## Data for the task:
[Start]

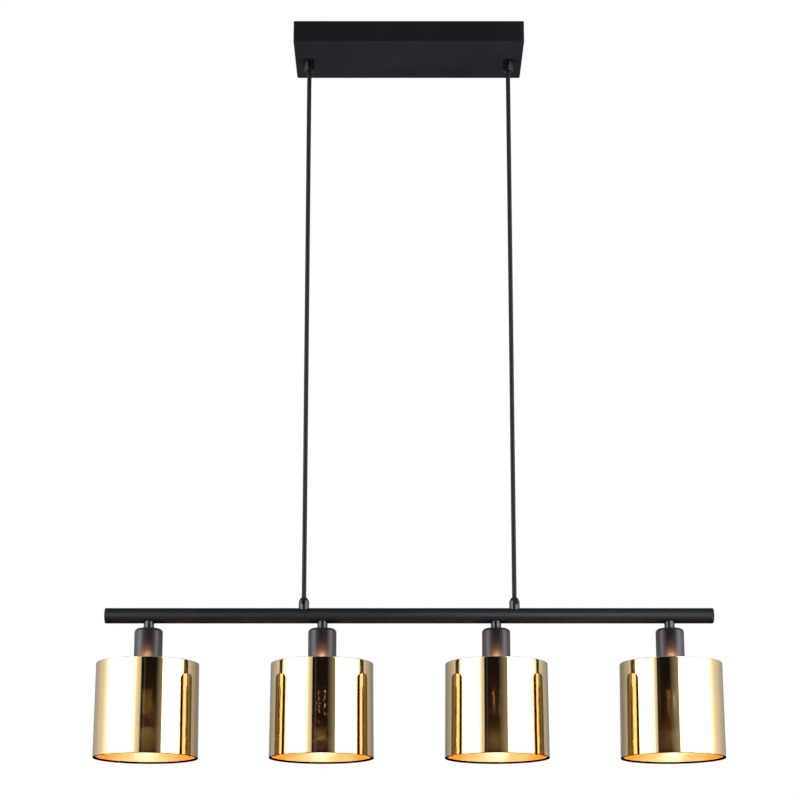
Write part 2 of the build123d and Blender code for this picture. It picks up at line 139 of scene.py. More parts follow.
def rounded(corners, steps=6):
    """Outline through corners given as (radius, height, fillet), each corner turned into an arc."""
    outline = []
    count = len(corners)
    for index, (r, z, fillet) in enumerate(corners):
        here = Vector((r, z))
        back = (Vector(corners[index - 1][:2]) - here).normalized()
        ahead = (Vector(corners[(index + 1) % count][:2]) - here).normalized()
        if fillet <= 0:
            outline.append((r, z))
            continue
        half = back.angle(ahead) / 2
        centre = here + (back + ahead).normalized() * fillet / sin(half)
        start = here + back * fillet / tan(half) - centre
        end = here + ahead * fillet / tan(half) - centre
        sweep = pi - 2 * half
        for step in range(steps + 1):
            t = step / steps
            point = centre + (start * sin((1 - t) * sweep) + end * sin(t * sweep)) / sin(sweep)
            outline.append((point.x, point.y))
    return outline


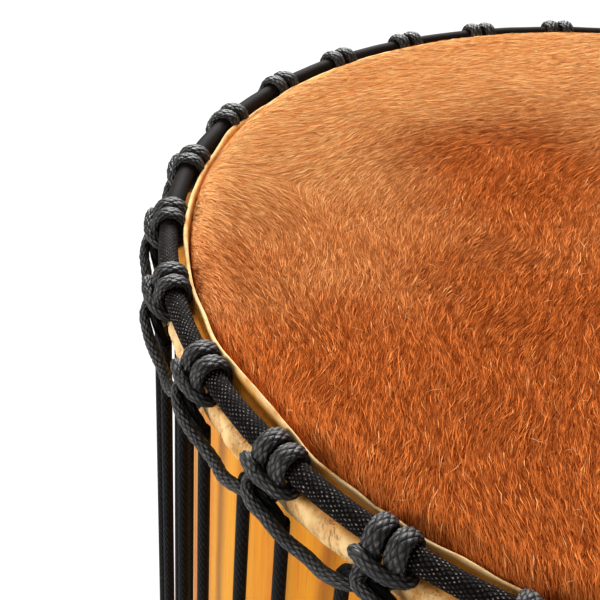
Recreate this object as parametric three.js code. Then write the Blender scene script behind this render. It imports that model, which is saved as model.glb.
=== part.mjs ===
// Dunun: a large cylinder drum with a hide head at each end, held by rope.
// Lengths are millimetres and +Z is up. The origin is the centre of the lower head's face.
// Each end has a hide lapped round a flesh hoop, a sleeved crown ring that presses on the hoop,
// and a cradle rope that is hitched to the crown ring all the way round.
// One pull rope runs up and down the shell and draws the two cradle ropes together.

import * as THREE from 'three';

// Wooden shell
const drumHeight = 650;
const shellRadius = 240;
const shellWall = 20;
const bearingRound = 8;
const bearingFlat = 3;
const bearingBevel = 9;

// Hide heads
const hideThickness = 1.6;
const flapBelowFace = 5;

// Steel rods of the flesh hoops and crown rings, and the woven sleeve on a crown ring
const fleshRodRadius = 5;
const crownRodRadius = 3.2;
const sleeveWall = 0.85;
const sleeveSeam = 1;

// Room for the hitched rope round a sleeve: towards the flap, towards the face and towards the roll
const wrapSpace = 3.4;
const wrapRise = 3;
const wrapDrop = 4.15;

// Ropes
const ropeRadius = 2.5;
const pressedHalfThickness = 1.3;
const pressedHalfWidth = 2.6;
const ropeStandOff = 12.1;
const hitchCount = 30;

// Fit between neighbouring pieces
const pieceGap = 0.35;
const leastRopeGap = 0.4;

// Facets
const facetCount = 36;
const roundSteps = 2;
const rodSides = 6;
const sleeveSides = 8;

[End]
[Start]

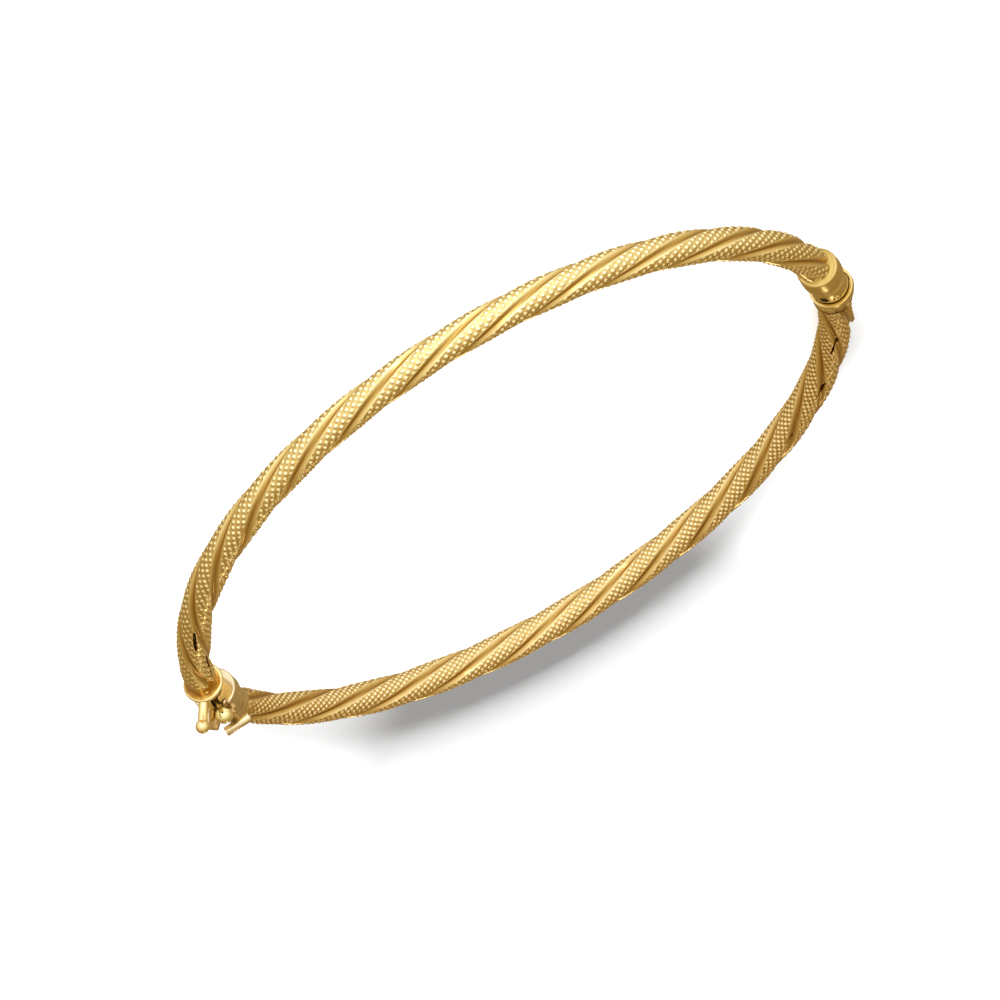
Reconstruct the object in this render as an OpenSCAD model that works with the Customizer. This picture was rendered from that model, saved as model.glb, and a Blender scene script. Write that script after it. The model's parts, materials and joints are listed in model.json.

[End]

## Exercise task:
Find every line in the records above that contains the word "script", and copy each one.

## Response:
Recreate this object as parametric three.js code. Then write the Blender scene script behind this render. It imports that model, which is saved as model.glb.
Reconstruct the object in this render as an OpenSCAD model that works with the Customizer. This picture was rendered from that model, saved as model.glb, and a Blender scene script. Write that script after it. The model's parts, materials and joints are listed in model.json.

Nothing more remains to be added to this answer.